Abstract

The structural and magnetic phase transformations that occur in the system of self-doped La1 − yPr y MnO3 + δ (δ ≈ 0.1, 0 ≤ y ≤ 1) manganites in the temperature range 4.2–300 K are studied by X-ray diffraction and measuring the temperature and field dependences of dc magnetization. The low-temperature magnetic phase transformations induced by the substitution of Pr for La correlate well with the structural phase transformations at T = 300 K, which indicates a strong coupling of the electronic and magnetic subsystems of La1 − yPr y MnO3 + δ manganites with the crystal lattice.
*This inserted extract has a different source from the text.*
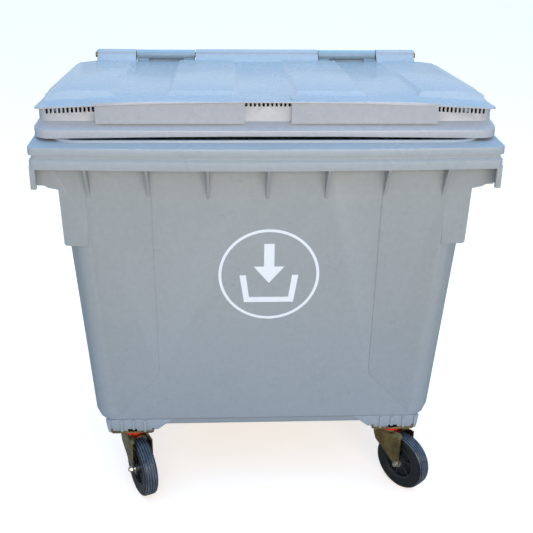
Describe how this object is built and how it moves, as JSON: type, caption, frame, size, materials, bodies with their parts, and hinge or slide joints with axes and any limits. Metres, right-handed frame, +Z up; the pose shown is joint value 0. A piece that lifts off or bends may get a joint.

The anomalies of the magnetic and structural properties detected in this work in the form of peaks and inflection points in the concentration dependences of the magnetization and lattice parameters of the pseudocubic phase of La1 − yPr y MnO3 + δ (0.1 ≤ y ≤ 0.7) in the temperature range 4.2–300 K are explained in terms of the existing concepts of the effect of Fermi surface nesting on the renormalization of the density of states and the hole dispersion near EF in the presence of a strong coupling of holes with low-frequency optical phonons, which results in their transformation into quasiparticles. The narrow peak in the magnetization curve M(y) of La1 − yPr y MnO3 + δ that is detected near y = 0.3 at T = 4.2 K is assumed to correspond to the peak of coherence of quasiparticles with a low energy of coupling with the crystal lattice near EF, which was found earlier in the photoelectron emission spectra of manganites. The disappearance of the narrow magnetization peak with increasing Pr concentration is explained by the transition of charge carriers from the mode of “light” holes weakly coupled to one of the soft phonons to the mode of “heavy” holes strongly coupled to several phonons. The transition between phases with strongly different effective quasiparticle masses proceeds jumpwise; that is, it has features of the metal-insulator Mott transition and is accompanied by the transition from 3D to 2D quasiparticle motion in planes ab.